New Ratings System for MN Schools

By KBJR News 1

May 22, 2012 Updated May 22, 2012 at 6:28 PM CDT

Duluth, MN (Northland's NewsCenter) - It's the new rating system for Minnesota schools, and for northland schools.

The results are a mixed bag.

School officials from several districts believe the new system of identifying which schools need improvement will be more thorough than the No Child Left Behind system.

It's a new system for schools in Minnesota and superintendents across the northland say it provides a better look at school performance as a whole.

"The No Child Left Behind legislation was really based on absolutes. That we were looking at all student being at the same level and there was a deadline to get there and the new system allows for a celebration of growth," said Bill Gronseth, superindent of Duluth Schools.

Multiple Measurement Ratings, or MMR, were released for Minnesota schools Tuesday.

While all schools in the state were evaluated with the system, low income schools that receive federal Title one funding were designated as either "reward", "focus" or "priority" institutions.

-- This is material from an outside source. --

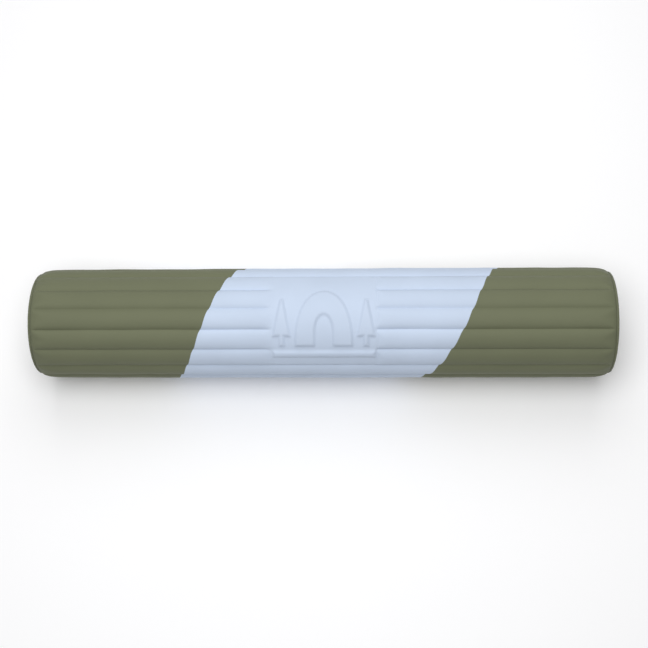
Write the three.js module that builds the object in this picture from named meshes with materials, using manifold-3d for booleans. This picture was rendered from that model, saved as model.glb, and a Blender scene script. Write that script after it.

"We'd been following the data for a while now and putting these interventions in place so it really has been affirming that the work we have been doing has been in the right direction," said Gronseth.

Morgan Park Middle School and Piedmont Elementary were identified as "focus" schools.

Focus schools reflect the 10 percent of Title one schools showing the largest achievement gap for one or more groups of students.

Laura Mac Arthur and Bayview Elementary School in Proctor were classified as priority schools.

"A priority school label means we are in the lower part of Title Schools so we'll be receiving added help from the regional improvement centers that are found in four different areas throughout the state," said John Engelking, superintendent of Proctor Schools.

Teacher evaluations, and learning opportunities for staff, and in some cases the replacing of staff must now happen in schools classified as focus and priorities schools.

"Although we're not really pleased about being rated a priority school we are apprehensive and optimistic about the changes that will take place as a result of the added resources that are going to come to our school," said Engelking.

The highest performing Title One Schools were classified and recognized with the reward title.

"We weren't sure what these measures were going to be showing. We were excited that there was going to be a new form of rating schools around the state. Just overall excited to see where we laid out and how things were looking here at Winterquist," said Brian Harker, principal at Winterquist Elementary School.

Winterquist Elementary School in Esko took a reward title, the highest ranking available to low income school but school officials say their work is far from over.

"We're always trying to professionally be better educators and do what we need to do to meet the needs of our kids. We always prioritize those things and we're feeling be pretty good about what we are doing right now but there is always room for growth and that is where we want to go," said Harker.

The new MMR system looks at proficiency, student growth, and achievement gap reduction and graduation rates.

Several non Title One Schools in Duluth received other high ratings.
Nettleton and Lester Park ranked in the top 25 percent in growth and achievement gap reduction.

Homecroft was in the top 10 percent in the same categories.
Congdon was in the top 5 percent for growth.

While Congdon Park, Lakewood, Lowell, Lester Park, Woodland and East all were rated in the top 1 percent for proficiency.

Both East and Central High Schools were in the top 1 percent for graduation rates as well.